UN PARTITO ANCORA «frammentato e incerto», eppure «l’unico in grado di dar vita a un progetto capace di parlare alla società italiana». Prodi dà la carica per le europee, ma i dem «devono presentarsi con una squadra che non rappresenti la struttura interna o premi di consolazione per chi non ha un seggio, ma costruendo una classe dirigente che diventi leader in Europa». Schlein prende nota, e poco dopo dirà dal palco le stesse cose: «Avremo liste aperte alla società, non ci saranno premi di consolazione o conte interne. Dobbiamo portare dentro forze più fresche e mischiarle con le competenze migliori del Pd».

BRIVIDI IN SALA TRA gli aspiranti candidati . E, in effetti, i 6 giovanissimi coordinatori dei tavoli tematici (da Laura Sparavigna a Antonella Pepe e Gregorio Staglianò) che hanno tenuto banco venerdì, e ieri hanno fatto il sunto sui loro temi insieme alla segretaria (lodatissimi da Prodi), sembrano un po’ l’identikit dei profili che Schlein ha in mente (peccato che per andare a Bruxelles servano decine di migliaia di preferenze). La leader rilancia: «Con loro faremo un tour dell’Italia in sei tappe, per provare a scaldare il cuore degli italiani sui temi europei, partiamo da Cassino. Tocca alla nostra generazione completare il progetto, fare gli Stati d’Europa, costruire il forno per cuocere il pane di cui parlava Prodi».

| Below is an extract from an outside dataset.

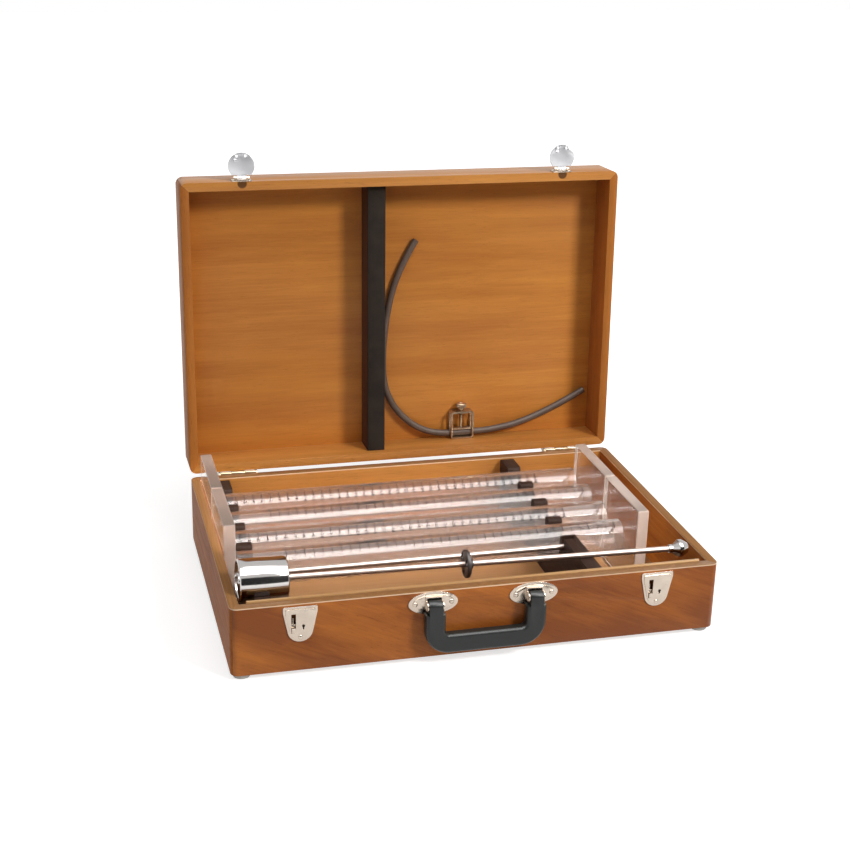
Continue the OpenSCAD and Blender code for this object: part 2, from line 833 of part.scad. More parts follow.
// Oval in the plane of the front board
module oval(l, h) {
    n = 40;
    polygon([for (i = [0:n - 1]) [l / 2 * cos(i * 360 / n), h / 2 * sin(i * 360 / n)]]);
}

// Oval plate with the pressed box that carries one end of the handle
module handle_plate() {
    ear = 1.5;
    half = grip_w / 2 - 3.5 + run;
    deep = -case_d / 2 - grip_y;
    r = 5;
    translate([0, -case_d / 2, z_rim - grip_z]) difference() {
        union() {
            rotate([90, 0, 0]) linear_extrude(plate_off) oval(oval_l, oval_h);
            rotate([90, 0, 0]) linear_extrude(plate_off + 0.8) oval(oval_l - 8, oval_h - 6);
            for (s = [-1, 1]) {
                x0 = s > 0 ? half : -half - ear;
                translate([x0, -deep, -r]) cube([ear, deep - plate_off, 2 * r]);
                translate([0, -deep, 0]) bar_along_x(x0, x0 + ear, r);
            }
            translate([-half - ear, -plate_off - 4.4, grip_t / 2 + 0.6]) cube([2 * (half + ear), 4.4, 1.5]);
            for (s = [-1, 1]) {
                x0 = s > 0 ? half : -half - ear;
                translate([x0, -plate_off - 4.4, 0]) cube([ear, 4.4, grip_t / 2 + 2.1]);
            }
        }
        translate([0, -deep, 0]) bar_along_x(-half - ear - eps, half + ear + eps, 1.55);
        translate([0, -deep, 0]) bar_along_x(-half, half, grip_t / 2 + run);
        for (u = [-1, 1]) {
            translate([u * oval_rivet_x, -plate_off - 0.8 - eps, 0])
                pilot(rivet_r + fit, plate_off + 1 + 2 * eps);
        }
    }
}

module handle_plate_left() {
    color([0.85, 0.84, 0.82]) placed() side(-1, grip_x) handle_plate();
}

module handle_plate_right() {
    color([0.85, 0.84, 0.82]) placed() side(1, grip_x) handle_plate();
}

module handle_pins() {
    l = grip_w / 2 - 3.5 + run + 1.5;
    color([0.75, 0.74, 0.72]) placed() for (s = [-1, 1]) {
        side(s, grip_x) translate([0, grip_y, z_rim - grip_z]) bar_along_x(-l, l, 1.5);
    }
}

module handle_rivets() {
    color([0.80, 0.79, 0.77]) placed() for (s = [-1, 1]) {
        for (u = [-1, 1]) {
            translate([s * grip_x + u * oval_rivet_x, -case_d / 2 - plate_off - 0.8, z_rim - grip_z])
                screw(rivet_head, rivet_r, plate_off + 0.8 + rivet_in);
        }
    }
}

// Section of the handle's bars
module grip_section() {
    rounded(grip_w, grip_t, 4);
}

// Moulded handle: two legs, a grip and round corners, hung on its pins by narrower tongues
module handle() {
    bend = grip_w / 2 + 5;
    leg_top = -grip_t / 2 - 1.5;
    tongue = grip_w / 2 - 3.5;
    color([0.17, 0.18, 0.17]) placed() translate([0, grip_y, z_rim - grip_z]) difference() {
        union() {
            for (s = [-1, 1]) {
                side(s, grip_x) translate([0, 0, -grip_drop + bend])
                    linear_extrude(grip_drop - bend + leg_top) grip_section();
                side(s, grip_x) translate([-tongue, -grip_t / 2, leg_top - 1])
                    cube([2 * tongue, grip_t, 1 - leg_top]);
                side(s, grip_x) bar_along_x(-tongue, tongue, grip_t / 2);
                translate([s * (grip_x - bend), 0, -grip_drop + bend])
                    rotate([90, 0, 0]) rotate([0, 0, s > 0 ? -90 : 180])
                        rotate_extrude(angle = 90) translate([bend, 0]) grip_section();
            }
            translate([-grip_x + bend, 0, -grip_drop]) rotate([90, 0, 90])
                linear_extrude(2 * (grip_x - bend)) rotate(90) grip_section();
        }
        for (s = [-1, 1]) {
            side(s, grip_x) bar_along_x(-tongue - eps, tongue + eps, 1.7);
        }
    }
}

// Graduated cylinder i; its lower end stands on the plate
module cylinder_tube(i) {
    x0 = i % 2 == 0 ? left_tube_x : right_tube_x;
    translate([0, row_y[i], tube_z]) difference() {
        bar_along_x(x0, x0 + tube_l, tube_od / 2);
        bar_along_x(x0 - eps, x0 + tube_l + eps, tube_id / 2);
    }
}

// Square base plate i with eased corners
module cylinder_base(i) {
    x0 = i % 2 == 0 ? left_plate_x : right_plate_x;
    translate([x0, row_y[i], tube_z]) rotate([90, 0, 90])
        linear_extrude(plate_t) rounded(plate_s, plate_s, 1.5);
}

module cylinder_tube_a() {
    color([0.90, 0.84, 0.80]) placed() cylinder_tube(0);
}

module cylinder_tube_b() {
    color([0.90, 0.84, 0.80]) placed() cylinder_tube(1);
}

module cylinder_tube_c() {
    color([0.90, 0.84, 0.80]) placed() cylinder_tube(2);
}

module cylinder_tube_d() {
    color([0.90, 0.84, 0.80]) placed() cylinder_tube(3);
}

module cylinder_base_a() {
    color([0.87, 0.76, 0.68]) placed() cylinder_base(0);
}

module cylinder_base_b() {
    color([0.87, 0.76, 0.68]) placed() cylinder_base(1);
}

module cylinder_base_c() {
    color([0.87, 0.76, 0.68]) placed() cylinder_base(2);
}

module cylinder_base_d() {
    color([0.87, 0.76, 0.68]) placed() cylinder_base(3);
}

// Places a part of the weighted foot assembly: X along the rod from the weight's right face
module on_rod() {
    translate([weight_x, rod_y, axis_z(weight_x)]) rotate([0, tilt, 0]) children();
}

// Turns a profile (distance along the rod, radius) round the rod
module turned(points) {
    rotate([0, 90, 0]) rotate_extrude() polygon([for (p = points) [p[1], p[0]]]);
}

module weight() {
    r = weight_d / 2;
    b = rod_d / 2 + 0.05;
    c = 1.5;
    color([0.80, 0.80, 0.82]) placed() on_rod() turned([
        [0, b], [0, r - c], [-c, r], [-weight_l + c, r], [-weight_l, r - c], [-weight_l, b]
    ]);
}

module weight_rod() {
    r = rod_d / 2;
    color([0.80, 0.79, 0.77]) placed() on_rod() turned([
        [-weight_l, 0], [-weight_l, r - 0.5], [-weight_l + 0.5, r], [rod_l + 6, r], [rod_l + 6, 0]
    ]);
}

// Foot on the rod's end: hub, cone out to the rim and a shorter cone to its flat tip
module weight_foot() {
    b = rod_d / 2 + 0.05;
    r = tip_d / 2;
    l = tip_l;
    color([0.75, 0.75, 0.76]) placed() on_rod() translate([rod_l, 0, 0]) turned([
        [0, b], [0, b + 1.6], [4, b + 1.6], [l - 11, r - 0.6], [l - 10, r],
        [l - 6, r], [l, r - 3.5], [l, 0], [6 + 0.05, 0], [6 + 0.05, b]
    ]);
}

// Sand reading indicator: a disc with a hub and three cut-outs, held on the rod by a set screw
module sand_indicator() {
    r = ring_d / 2;
    hub = 5.6;
    t = ring_t / 2;
    b = rod_d / 2 + 0.15;
    color([0.14, 0.11, 0.10]) placed() on_rod() translate([ring_x, 0, 0]) difference() {
        turned([
            [-t, b], [-t, r - 0.8], [-t + 0.8, r], [t - 0.8, r], [t, r - 0.8],
            [t, hub], [t + 4, hub], [t + 4, b]
        ]);
        for (a = [60, 180, 300]) {
            rotate([a, 0, 0]) translate([-t - eps, 0, (r + hub) / 2]) rotate([0, 90, 0])
                cylinder(h = ring_t + 2 * eps, r = (r - hub) / 2 - 1.2);
        }
        translate([t + 2, 0, 0]) cylinder(h = r, r = 1 + fit);
    }
}

module indicator_screw() {
    color([0.78, 0.76, 0.72]) placed() on_rod() translate([ring_x + ring_t / 2 + 2, 0, rod_d / 2 + 0.1])
        cylinder(h = 5, r = 1);
}

module irrigator_tube() {
    color([0.82, 0.80, 0.78]) placed() translate([0, irr_y, irr_z]) difference() {
        bar_along_x(irr_x0, irr_x1, irr_d / 2);
        bar_along_x(irr_x0 - eps, irr_x1 - 4, irr_bore / 2);
    }
}

// A point given on the lid (X, up the open lid, out from the rim) as the closed lid has it
function on_lid(p) = [p[0], case_d / 2 - p[1], z_lid + p[2]];

// Unit vector
function unit(a) = a / norm(a);

// Ring of a swept tube at point i of a path, square to the path there
function ring(path, i, r, n) =
    let (
        last = len(path) - 1,
        t = unit(path[min(i + 1, last)] - path[max(i - 1, 0)]),
        e1 = unit(cross(t, [0, 0, 1])),
        e2 = cross(e1, t)
    )
    [for (k = [0:n - 1]) path[i] + r * (cos(k * 360 / n) * e1 + sin(k * 360 / n) * e2)];

// Tube swept along a path as one closed solid
module swept(path, r, n) {
    m = len(path);
    points = [for (i = [0:m - 1]) each ring(path, i, r, n)];
    skin = [for (i = [0:m - 2]) for (k = [0:n - 1]) each [
        [i * n + k, (i + 1) * n + k, (i + 1) * n + (k + 1) % n],
        [i * n + k, (i + 1) * n + (k + 1) % n, i * n + (k + 1) % n]
    ]];
    ends = [[for (k = [0:n - 1]) k], [for (k = [0:n - 1]) m * n - 1 - k]];
    polyhedron(points, concat(skin, ends));
}

module hose() {
    color([0.35, 0.28, 0.25]) placed() opened()
        swept([for (p = hose_route) on_lid(p)], hose_d / 2, 10);
}

// Puts the clamp on the lid: X along the hose, Y up the open lid, Z out from the rim plane
module on_clamp() {
    translate([clamp_x, case_d / 2, z_lid + clamp_w]) mirror([0, 1, 0]) children();
}

// Frame of the screw clamp, bent from strip: foot and bridge joined by two pairs of legs
module clamp_frame() {
    gap = hose_d / 2 + run + 0.1;
    inner_h = clamp_top - 2 * clamp_plate;
    color([0.72, 0.60, 0.45]) placed() opened() on_clamp() difference() {
        translate([0, clamp_v + clamp_top / 2, -clamp_side / 2]) linear_extrude(clamp_side) difference() {
            rounded(clamp_l, clamp_top, clamp_round);
            rounded(clamp_l - 2 * clamp_end, inner_h, clamp_round - 1.5);
        }
        translate([-clamp_l / 2 - eps, clamp_v + clamp_plate, -gap])
            cube([clamp_l + 2 * eps, inner_h, 2 * gap]);
        translate([0, clamp_v + clamp_top + eps, 0]) rotate([90, 0, 0])
            cylinder(h = clamp_plate + 2 * eps, r = screw_d / 2 + run);
    }
}

// Jaw between the end plates, with the boss that the screw turns in
module clamp_jaw() {
    l = clamp_l / 2 - clamp_end - run;
    w = hose_d / 2;
    color([0.74, 0.62, 0.46]) placed() opened() on_clamp() difference() {
        translate([-l, jaw_v, -w]) cube([2 * l, jaw_t, 2 * w]);
        translate([0, jaw_v + jaw_t + eps, 0]) rotate([90, 0, 0])
            cylinder(h = jaw_t - 0.6 + eps, r = screw_d / 2 - 0.7 + run);
    }
}

// Screw of the clamp with its knurled knob
module clamp_screw() {
    v0 = jaw_v + 0.6 + run;
    v1 = jaw_v + jaw_t + run;
    v2 = clamp_v + clamp_top + 1.5;
    r = screw_d / 2;
    k = knob_d / 2;
    color([0.80, 0.68, 0.52]) placed() opened() on_clamp() rotate([-90, 0, 0]) rotate_extrude() polygon([
        [0, v0], [r - 0.7, v0], [r - 0.7, v1], [r, v1], [r, v2], [3.4, v2], [3.4, v2 + 2.4],
        [k - 0.8, v2 + 2.4], [k, v2 + 3.2], [k, v2 + 7], [k - 0.8, v2 + 7.8], [2, v2 + 8.2], [0, v2 + 8.2]
    ]);
}

base_front();
base_back();
base_left();
base_right();
base_floor();
front_lip();
feet();
rack_left();
rack_right();
lid_front();
lid_back();
lid_left();
lid_right();
lid_panel();
hold_down_bar();
bar_pad();
hinge_leaf_base_left();
hinge_leaf_base_right();
hinge_leaf_lid_left();
hinge_leaf_lid_right();
hinge_pins();
hinge_screws_base();
hinge_screws_lid();
lock_plate_left();
lock_plate_right();
lock_slide_left();
lock_slide_right();
lock_rivets();
hasp_bracket_left();
hasp_bracket_right();
hasp_left();
hasp_right();
hasp_pins();
hasp_rivets();
handle_plate_left();
handle_plate_right();
handle_pins();
handle_rivets();
handle();
cylinder_tube_a();
cylinder_tube_b();
cylinder_tube_c();
cylinder_tube_d();
cylinder_base_a();
cylinder_base_b();
cylinder_base_c();
cylinder_base_d();
weight();
weight_rod();
weight_foot();
sand_indicator();
indicator_screw();
irrigator_tube();
hose();
clamp_frame();
clamp_jaw();
clamp_screw();
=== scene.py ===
"""Looks of the sand equivalent test set in its open wooden case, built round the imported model.

Lengths are metres in the model's frame: X along the case to the right, Y to the hinges, Z up.
The hose's route and the profiles of the turned pieces are millimetres.
"""
import json
import math

import bmesh
import bpy
from mathutils import Matrix, Vector


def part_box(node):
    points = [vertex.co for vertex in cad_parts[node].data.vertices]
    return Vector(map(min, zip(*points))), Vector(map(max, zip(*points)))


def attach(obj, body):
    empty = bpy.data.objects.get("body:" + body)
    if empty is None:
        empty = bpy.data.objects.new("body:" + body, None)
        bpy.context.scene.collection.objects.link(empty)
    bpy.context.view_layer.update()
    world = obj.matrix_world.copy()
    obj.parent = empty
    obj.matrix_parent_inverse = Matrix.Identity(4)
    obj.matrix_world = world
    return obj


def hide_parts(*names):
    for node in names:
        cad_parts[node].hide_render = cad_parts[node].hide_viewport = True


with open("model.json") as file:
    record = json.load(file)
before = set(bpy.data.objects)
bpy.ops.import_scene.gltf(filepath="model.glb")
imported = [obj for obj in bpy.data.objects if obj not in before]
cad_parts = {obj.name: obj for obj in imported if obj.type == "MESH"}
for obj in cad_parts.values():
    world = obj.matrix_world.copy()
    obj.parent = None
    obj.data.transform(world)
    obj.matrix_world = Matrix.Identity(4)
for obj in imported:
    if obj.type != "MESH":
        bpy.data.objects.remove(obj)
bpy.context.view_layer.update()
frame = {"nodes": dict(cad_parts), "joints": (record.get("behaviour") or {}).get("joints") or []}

MM = 0.001
SCENE = bpy.context.scene

# Camera, fitted to the corners of the case in the photograph
EYE = Vector((-0.4274, -1.5591, 0.7928))
YAW, PITCH, ROLL = (math.radians(a) for a in (14.84, 20.67, 1.42))
FOCAL_PX, IMAGE_PX = 1553.9, 850
SENSOR = 36
FAR_CLIP = 50

# Lights: name, place, target, width and height, watts, colour, and whether only gloss sees it
WHITE = (1, 1, 1)
LIGHTS = (
    ("key", (1.35, -1.75, 1.85), (0, 0.1, 0.15), (0.55, 0.55), 52, (1, 0.985, 0.96), False),
    ("top", (-0.1, -0.5, 2.4), (0, 0, 0), (1.4, 1.4), 12, WHITE, False),
    ("fill", (-1.9, -1.6, 1.1), (0, 0, 0.15), (1.6, 1.6), 2.5, (0.97, 0.98, 1), False),
    ("gloss_box", (0, -0.75, 1.95), (0, -0.05, 0.07), (3.2, 1.3), 95, WHITE, True),
)
WORLD_LEVEL = 0.24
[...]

DAL PALCO PARLA ANCHE Enrico Letta (è la sua prima volta da ex) che invita all’ottimismo europeista: «La reazione post Covid ci dice che l’Europa quando vuole le risposte le sa dare, ora dobbiamo rassicurare anche alla parte meno cosmopolita della società, quella più a disagio». Prodi difende la scelta di Schlein di non andare sul palco di Atreju: «Cosa doveva andare a fare insieme a Vox e Elon Musk? Il dibattito si fa in Parlamento, non nelle prigioni di Castel Sant’Angelo». E Meloni? «Non ha ancora deciso se sta con Orban a Budapest o con Bruxelles. E intanto l’Italia per la prima volta non è più nel gruppo guida dell’Ue».

Un consiglio alla premier? «Si decida signora, si decida!». Schlein mette il carico: «Non condivido il palco con i nostalgici del fascismo e del franchismo». Standing ovation. Poi la sfida: «Sono pronta a un confronto con Meloni quando vuole, anche in tv, sul lavoro, sulla sanità. Ma non a casa mia o a casa sua…».